- Direction
Your job is to restate each entry word for word.

- Information given
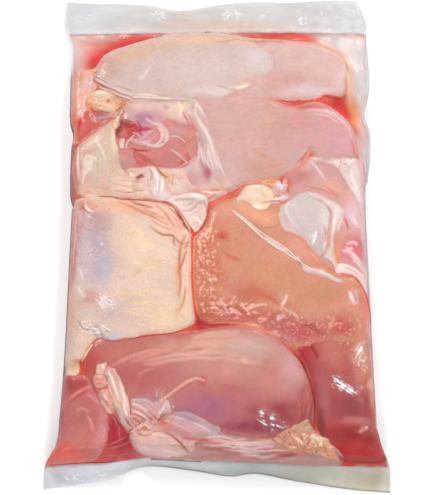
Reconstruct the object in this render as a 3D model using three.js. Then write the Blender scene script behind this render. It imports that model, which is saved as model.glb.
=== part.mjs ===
// A clear heat-sealed bag packed with raw chicken breasts and their juice, lying on its flat underside.
// Millimetres, +Z up. X runs across the bag, Y along it, and the origin is on the floor under its middle.
// The film clings to the meat, so the top of the bag has the form of the pieces inside: rounded breasts
// with grooves between them, rolls and flaps of loose skin, and flat sealed fins at both ends.

import * as THREE from "three";

// The bag, from the size of its lay-flat film
const HALF_WIDTH = 131.5;
const HALF_LENGTH = 213.5;
const FILM_EDGE = 1.2;
const FLOOR_GAP = 0.3;

// Heights of the filled bag
const SIDE_SEAM_HEIGHT = 13;
const GROOVE_HEIGHT = 22;
const SHOULDER_RADIUS = 20;
const SHOULDER_REACH = 10;
const UNDERSIDE_RADIUS = 14;
const UNDERSIDE_HOLLOW = 5;
const FLAT_FROM = 0.5;

// The seams at the two ends, arched where the bag is full
const BOTTOM_SEAM = { corner: 4, arch: 9 };
const TOP_SEAM = { corner: 5, arch: 6 };
const SEAM_BLEND = 46;
const FIN_WAVE = 1.2;
const FIN_WAVE_LENGTH = 15;
const GATHER_HEIGHT = 1.3;
const GATHER_LENGTH = 3.6;
const GATHER_REACH = 16;

// How finely the bag is divided
const ACROSS_TOP = 52;
const ACROSS_UNDER = 18;
const ALONG_BODY = 70;
const ALONG_FIN = 4;
const OUTLINE_POINTS = 72;
const CELL = 2;
const SWEEPS = 160;

// Side edges of the film, as X at each Y: the bag is drawn in where it is full
const LEFT_EDGE = [
  [-213.5, -131.5], [-196, -131], [-188, -127.5], [-178, -122.5], [-160, -120.5], [-110, -119],
  [0, -119], [12, -118], [25, -121], [62, -122], [78, -121], [95, -124.5], [150, -126],
  [172, -127], [190, -131.5], [213.5, -131.5],
];
const RIGHT_EDGE = [
  [-213.5, 130.5], [-196, 130.5], [-186, 127], [-170, 122.5], [-150, 121], [10, 121],
  [38, 124], [60, 127], [82, 127.5], [96, 124], [108, 126.5], [125, 129.5], [170, 130],
  [190, 131.5], [213.5, 131.5],
];

// The four curves across the bag, as Y at each X: the seams and the outer edges of the fins
const BOTTOM_EDGE = [
  [-131.5, -211], [-100, -206.5], [-78, -202], [-54, -194], [-20, -197], [10, -201.5],
  [30, -199.5], [60, -205], [100, -211], [131.5, -213.5],
];
const BOTTOM_SEAM_LINE = [
  [-131.5, -196], [-90, -194.5], [-54, -190.5], [0, -193], [60, -195], [131.5, -196],
];
const TOP_SEAM_LINE = [
  [-131.5, 181], [-60, 179.5], [0, 179], [70, 180.5], [131.5, 181.5],
];
const TOP_EDGE = [
  [-131.5, 213.5], [-95, 211], [-60, 208.5], [-34, 204.5], [0, 209.5], [40, 212.5],
  [116, 213.5], [126, 207], [131.5, 190],
];

// Where the bag holds something: beyond this the two layers of film lie flat on each other
const CONTENTS = [
  [-128, -193], [-60, -190.5], [0, -192], [60, -194], [128, -194], [121.5, -172], [120.5, -120],
  [120.5, 0], [123, 40], [126, 70], [123, 95], [121, 112], [117, 128], [108, 146], [92, 160],
  [76, 176], [30, 177], [-40, 177.5], [-104, 178], [-118, 168], [-124, 140], [-123, 100],
  [-120, 78], [-121, 50], [-117.5, 11], [-118, -60], [-119.5, -160],
];

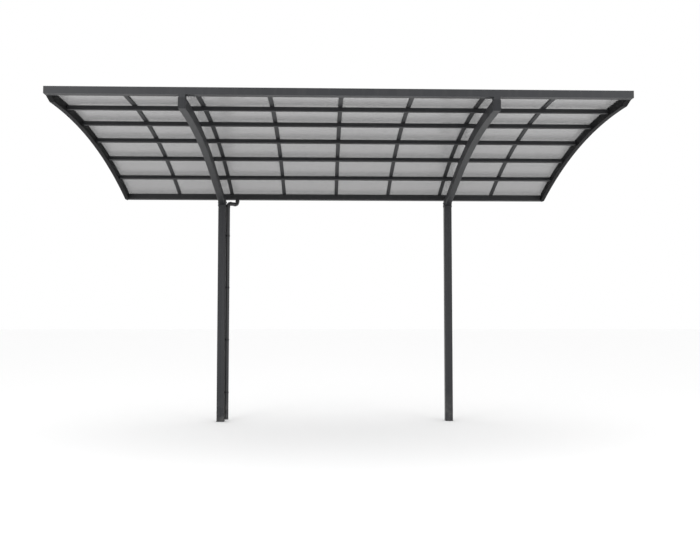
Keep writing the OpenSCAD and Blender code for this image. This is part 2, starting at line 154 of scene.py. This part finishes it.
class Finish:
    """A material being built, with its surface shader and one method that adds any node."""

    def __init__(self, name, **constants):
        self.material = bpy.data.materials.new(name)
        self.material.use_nodes = True
        self.tree = self.material.node_tree
        self.surface = self.tree.nodes["Principled BSDF"]
        for socket, value in constants.items():
            self.surface.inputs[socket.replace("_", " ")].default_value = value

    def node(self, kind, settings=None, inputs=None, out=0):
        made = self.tree.nodes.new(kind)
        for key, value in (settings or {}).items():
            setattr(made, key, value)
        by_id = {socket.identifier: socket for socket in made.inputs}
        for key, value in (inputs or {}).items():
            socket = by_id.get(key) or made.inputs[key]
            self.feed(socket, value)
        by_id = {socket.identifier: socket for socket in made.outputs}
        return Wire(self, by_id.get(out) or made.outputs[out])

    def feed(self, socket, value):
        if isinstance(value, Wire):
            self.tree.links.new(value.socket, socket)
        elif value is not None:
            socket.default_value = value

    def noise(self, scale, detail=2.0, stretch=(1.0, 1.0, 1.0), roughness=0.5):
        """Noise on the piece's own place in metres, drawn out along an axis where stretch is small."""
        place = self.node("ShaderNodeTexCoord", out="Object")
        drawn = self.node("ShaderNodeMapping", None, {"Vector": place, "Scale": stretch})
        return self.node(
            "ShaderNodeTexNoise", None, {"Vector": drawn, "Scale": scale, "Detail": detail, "Roughness": roughness}
        )

    def axis(self, name):
        place = self.node("ShaderNodeTexCoord", out="Object")
        return self.node("ShaderNodeSeparateXYZ", None, {"Vector": place}, out=name)

    def facing(self, name):
        normal = self.node("ShaderNodeNewGeometry", out="Normal")
        return self.node("ShaderNodeSeparateXYZ", None, {"Vector": normal}, out=name)

    def tint(self, factor, first, second):
        """Goes from the first colour to the second as factor goes from 0 to 1."""
        return self.node(
            "ShaderNodeMix", {"data_type": "RGBA"},
            {"Factor_Float": factor, "A_Color": first, "B_Color": second}, out="Result_Color",
        )

    def relief(self, height, distance, strength=1.0):
        bump = self.node("ShaderNodeBump", None, {"Height": height, "Distance": distance, "Strength": strength})
        self.feed(self.surface.inputs["Normal"], bump)

    def set(self, **sockets):
        for name, value in sockets.items():
            self.feed(self.surface.inputs[name.replace("_", " ")], value)
        return self


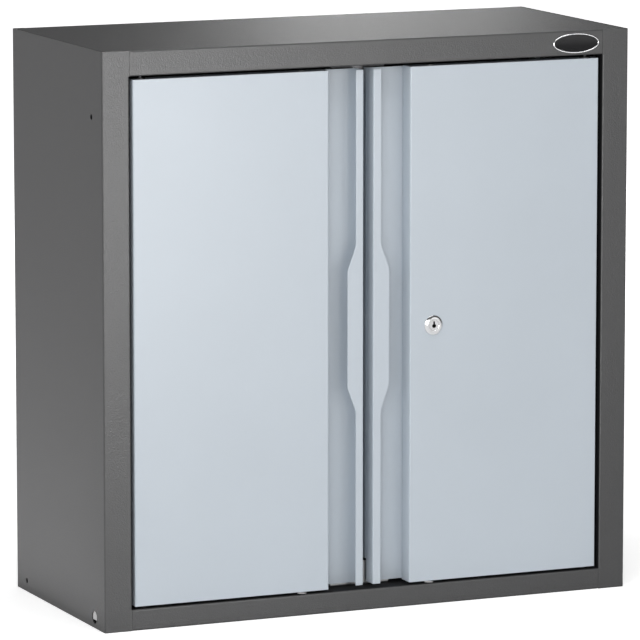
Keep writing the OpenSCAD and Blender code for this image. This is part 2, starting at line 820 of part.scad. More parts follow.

- Problem solution
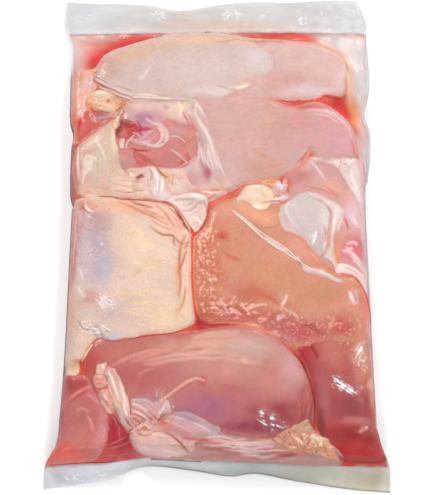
Reconstruct the object in this render as a 3D model using three.js. Then write the Blender scene script behind this render. It imports that model, which is saved as model.glb.
=== part.mjs ===
// A clear heat-sealed bag packed with raw chicken breasts and their juice, lying on its flat underside.
// Millimetres, +Z up. X runs across the bag, Y along it, and the origin is on the floor under its middle.
// The film clings to the meat, so the top of the bag has the form of the pieces inside: rounded breasts
// with grooves between them, rolls and flaps of loose skin, and flat sealed fins at both ends.

import * as THREE from "three";

// The bag, from the size of its lay-flat film
const HALF_WIDTH = 131.5;
const HALF_LENGTH = 213.5;
const FILM_EDGE = 1.2;
const FLOOR_GAP = 0.3;

// Heights of the filled bag
const SIDE_SEAM_HEIGHT = 13;
const GROOVE_HEIGHT = 22;
const SHOULDER_RADIUS = 20;
const SHOULDER_REACH = 10;
const UNDERSIDE_RADIUS = 14;
const UNDERSIDE_HOLLOW = 5;
const FLAT_FROM = 0.5;

// The seams at the two ends, arched where the bag is full
const BOTTOM_SEAM = { corner: 4, arch: 9 };
const TOP_SEAM = { corner: 5, arch: 6 };
const SEAM_BLEND = 46;
const FIN_WAVE = 1.2;
const FIN_WAVE_LENGTH = 15;
const GATHER_HEIGHT = 1.3;
const GATHER_LENGTH = 3.6;
const GATHER_REACH = 16;

// How finely the bag is divided
const ACROSS_TOP = 52;
const ACROSS_UNDER = 18;
const ALONG_BODY = 70;
const ALONG_FIN = 4;
const OUTLINE_POINTS = 72;
const CELL = 2;
const SWEEPS = 160;

// Side edges of the film, as X at each Y: the bag is drawn in where it is full
const LEFT_EDGE = [
  [-213.5, -131.5], [-196, -131], [-188, -127.5], [-178, -122.5], [-160, -120.5], [-110, -119],
  [0, -119], [12, -118], [25, -121], [62, -122], [78, -121], [95, -124.5], [150, -126],
  [172, -127], [190, -131.5], [213.5, -131.5],
];
const RIGHT_EDGE = [
  [-213.5, 130.5], [-196, 130.5], [-186, 127], [-170, 122.5], [-150, 121], [10, 121],
  [38, 124], [60, 127], [82, 127.5], [96, 124], [108, 126.5], [125, 129.5], [170, 130],
  [190, 131.5], [213.5, 131.5],
];

// The four curves across the bag, as Y at each X: the seams and the outer edges of the fins
const BOTTOM_EDGE = [
  [-131.5, -211], [-100, -206.5], [-78, -202], [-54, -194], [-20, -197], [10, -201.5],
  [30, -199.5], [60, -205], [100, -211], [131.5, -213.5],
];
const BOTTOM_SEAM_LINE = [
  [-131.5, -196], [-90, -194.5], [-54, -190.5], [0, -193], [60, -195], [131.5, -196],
];
const TOP_SEAM_LINE = [
  [-131.5, 181], [-60, 179.5], [0, 179], [70, 180.5], [131.5, 181.5],
];
const TOP_EDGE = [
  [-131.5, 213.5], [-95, 211], [-60, 208.5], [-34, 204.5], [0, 209.5], [40, 212.5],
  [116, 213.5], [126, 207], [131.5, 190],
];

// Where the bag holds something: beyond this the two layers of film lie flat on each other
const CONTENTS = [
  [-128, -193], [-60, -190.5], [0, -192], [60, -194], [128, -194], [121.5, -172], [120.5, -120],
  [120.5, 0], [123, 40], [126, 70], [123, 95], [121, 112], [117, 128], [108, 146], [92, 160],
  [76, 176], [30, 177], [-40, 177.5], [-104, 178], [-118, 168], [-124, 140], [-123, 100],
  [-120, 78], [-121, 50], [-117.5, 11], [-118, -60], [-119.5, -160],
];

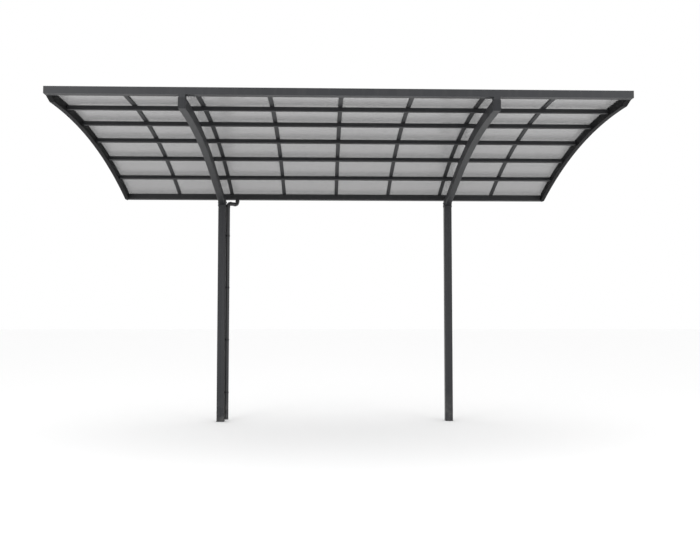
Keep writing the OpenSCAD and Blender code for this image. This is part 2, starting at line 154 of scene.py. This part finishes it.
class Finish:
    """A material being built, with its surface shader and one method that adds any node."""

    def __init__(self, name, **constants):
        self.material = bpy.data.materials.new(name)
        self.material.use_nodes = True
        self.tree = self.material.node_tree
        self.surface = self.tree.nodes["Principled BSDF"]
        for socket, value in constants.items():
            self.surface.inputs[socket.replace("_", " ")].default_value = value

    def node(self, kind, settings=None, inputs=None, out=0):
        made = self.tree.nodes.new(kind)
        for key, value in (settings or {}).items():
            setattr(made, key, value)
        by_id = {socket.identifier: socket for socket in made.inputs}
        for key, value in (inputs or {}).items():
            socket = by_id.get(key) or made.inputs[key]
            self.feed(socket, value)
        by_id = {socket.identifier: socket for socket in made.outputs}
        return Wire(self, by_id.get(out) or made.outputs[out])

    def feed(self, socket, value):
        if isinstance(value, Wire):
            self.tree.links.new(value.socket, socket)
        elif value is not None:
            socket.default_value = value

    def noise(self, scale, detail=2.0, stretch=(1.0, 1.0, 1.0), roughness=0.5):
        """Noise on the piece's own place in metres, drawn out along an axis where stretch is small."""
        place = self.node("ShaderNodeTexCoord", out="Object")
        drawn = self.node("ShaderNodeMapping", None, {"Vector": place, "Scale": stretch})
        return self.node(
            "ShaderNodeTexNoise", None, {"Vector": drawn, "Scale": scale, "Detail": detail, "Roughness": roughness}
        )

    def axis(self, name):
        place = self.node("ShaderNodeTexCoord", out="Object")
        return self.node("ShaderNodeSeparateXYZ", None, {"Vector": place}, out=name)

    def facing(self, name):
        normal = self.node("ShaderNodeNewGeometry", out="Normal")
        return self.node("ShaderNodeSeparateXYZ", None, {"Vector": normal}, out=name)

    def tint(self, factor, first, second):
        """Goes from the first colour to the second as factor goes from 0 to 1."""
        return self.node(
            "ShaderNodeMix", {"data_type": "RGBA"},
            {"Factor_Float": factor, "A_Color": first, "B_Color": second}, out="Result_Color",
        )

    def relief(self, height, distance, strength=1.0):
        bump = self.node("ShaderNodeBump", None, {"Height": height, "Distance": distance, "Strength": strength})
        self.feed(self.surface.inputs["Normal"], bump)

    def set(self, **sockets):
        for name, value in sockets.items():
            self.feed(self.surface.inputs[name.replace("_", " ")], value)
        return self


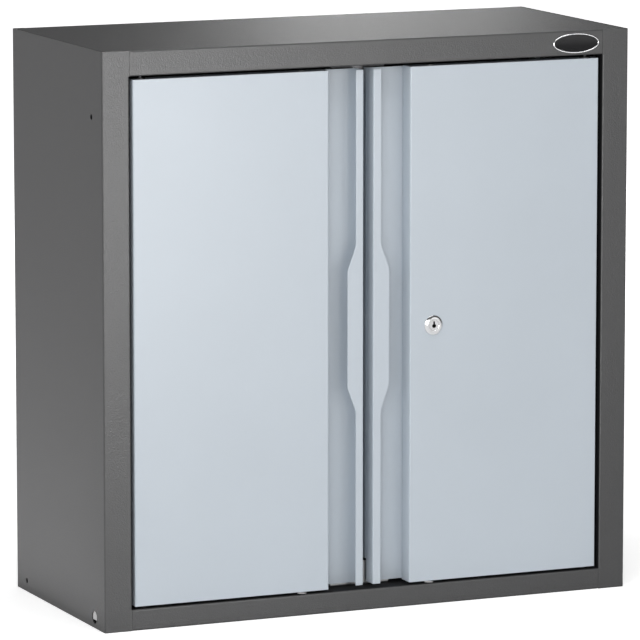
Keep writing the OpenSCAD and Blender code for this image. This is part 2, starting at line 820 of part.scad. More parts follow.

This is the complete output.